Leserbrief zum Artikel Bundesregierung: Das Blaue vom Himmel
vom 22.03.2018:
Eingeständnis ohne Selbsterkenntnis
Die Bundeskanzlerin sagte: »Wohlstand für alle!« Das sagte sie bereits mehrfach, sie scheint aber zu glauben, dass irgendeine höhere Macht schon dafür sorgen werde. Was die Bundesregierung tun müsste, um dieses Ziel zu erreichen, sagte sie nicht. Dann müsste sie nämlich den Superreichtum anzapfen, und das hat sie immer vermieden. Wahrscheinlich baut sie auch darauf, dass der Begriff »Wohlstand« relativ ist, jeder bewertet seine Lebenssituation individuell. Einer ihrer neuen Minister zählt offenbar Hartz-IV-Bezieher zu dem Teil der Gesellschaft, der in Wohlstand lebt.

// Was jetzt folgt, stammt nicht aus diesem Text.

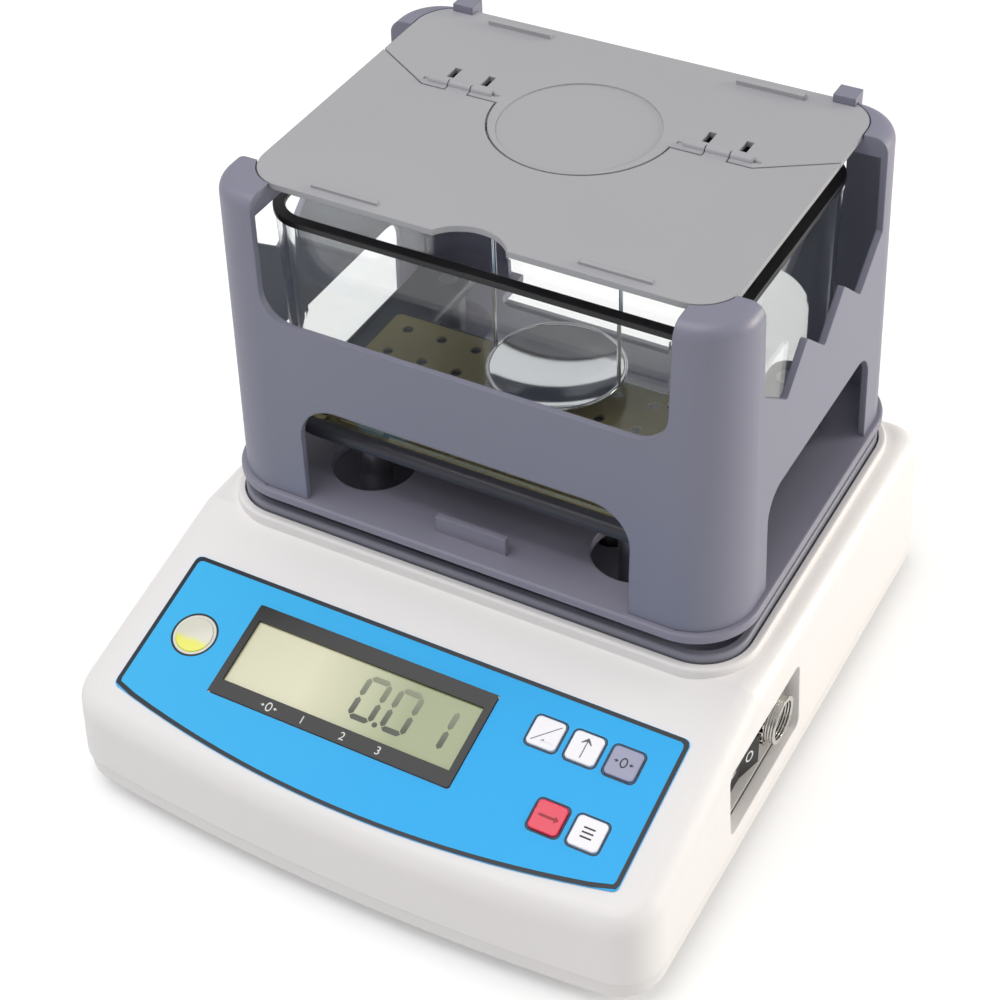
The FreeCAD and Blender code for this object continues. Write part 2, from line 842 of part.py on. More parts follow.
def open_panel(body):
    """Openings of the display, the keys and the level in the slope, and the posts of the board."""
    sketch = sketch_on_panel(body, s.deck_wall - s.panel_step)
    for x, y in display_posts:
        circle(sketch, x, y, s.screw_radius + s.board_thickness)
    pad(body, sketch, s.board_drop - s.deck_wall + s.panel_step, flipped=True)
    sketch = sketch_on_panel(body, -s.overrun / 2)
    half = s.glass_width / 2 + s.glass_gap
    half_length = s.glass_length / 2 + s.glass_gap
    rectangle(sketch, s.bezel_x - half, s.bezel_x + half, s.bezel_y - half_length,
              s.bezel_y + half_length)
    opening = s.key_size / 2 + s.key_gap
    for x, y in keys.values():
        rectangle(sketch, x - opening, x + opening, y - opening, y + opening, s.key_corner + s.key_gap)
    circle(sketch, s.level_x, s.level_y, s.level_radius)
    pocket(body, sketch, s.overrun / 2 + s.deck_wall + s.board_thickness)


# Lower shell of the base, moulded in ABS, with the bosses of the feet, screws, board and load cell


def bottom_shell():
    body = body_named("bottom_shell")
    sketch = sketch_on(body, "XY_Plane", s.ride_height)
    base_outline(sketch, s.seam_inset)
    pad(body, sketch, s.seam_height - s.ride_height)
    round_edges(body, s.base_front_corner, lambda edge: upright(edge) and edge.BoundBox.YMax < 0)
    round_edges(body, s.base_rear_corner, lambda edge: upright(edge) and edge.BoundBox.YMin > 0)
    round_edges(body, s.bottom_edge_radius, level_at(s.ride_height))
    sketch = sketch_on(body, "XY_Plane", s.seam_height)
    rectangle(sketch, -cavity_half, cavity_half, cavity_front, cavity_rear, cavity_corner)
    pocket(body, sketch, s.seam_height - floor_top)
    sketch = sketch_on(body, "XY_Plane", s.seam_height - s.lip_height)
    for inset in (s.lip_clearance, s.lip_clearance + s.lip_thickness):
        rectangle(sketch, inset - cavity_half, cavity_half - inset, cavity_front + inset,
                  cavity_rear - inset, cavity_corner - s.lip_clearance)
    pad(body, sketch, s.lip_height * 2)
    sketch = sketch_on(body, "XY_Plane", s.seam_height - s.lip_height)
    for inset in (-s.lip_clearance, s.lip_clearance + s.lip_thickness / 2):
        rectangle(sketch, inset - cavity_half, cavity_half - inset, cavity_front + inset,
                  cavity_rear - inset, cavity_corner - s.lip_clearance)
    pad(body, sketch, s.lip_height)
    raise_bosses(body)
    return body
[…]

Klar, wenn man den Maßstab der ärmsten Länder Afrikas anlegt, dann leben hier alle im Wohlstand. Der Zusammenhalt der Gesellschaft sei ihr erklärtes Ziel, sagte sie auch. Aber welche Wege ihre Regierung gehen müsste, um diesem Ziel zu dienen, hat sie nicht erwähnt. Dann müsste nämlich die Schere zwischen Arm und Reich, die mit ihrer Politik seit Jahren immer weiter geöffnet wurde, mit Hilfe bestimmter Maßnahmen der Umverteilung des großen deutschen Reichtums von oben nach unten um einen gehörigen Winkel verkleinert werden. Es gibt weitere Betätigungsfelder, die beackert werden müssten, um den Zusammenhalt der Gesellschaft zu fördern: Kinderarmut, Lehrermangel, Misere in der Altenpflege, konkrete Maßnahmen der Abrüstung treffen, dazu gehört auch der Beitritt Deutschlands zum Atomwaffenverbotsvertrag der UNO, Normalisierung der Beziehungen zu Russland, Abzug von Bundeswehrkontingenten aus fremden Konflikten und Kriegen. Merkel gestand ein, dass »die Gesellschaft gespalten« ist. Dass dieser Zustand das Ergebnis ihrer Politik ist, erwähnte sie nicht. Ihre Regierungserklärung war wohl mehr auf philosophisch-akademischem Niveau. Der biedere Bürger konnte kaum erkennen, welche konkreten Pläne die »neue« Regierung eigentlich verwirklichen will.
Veröffentlicht in der jungen Welt am 27.03.2018.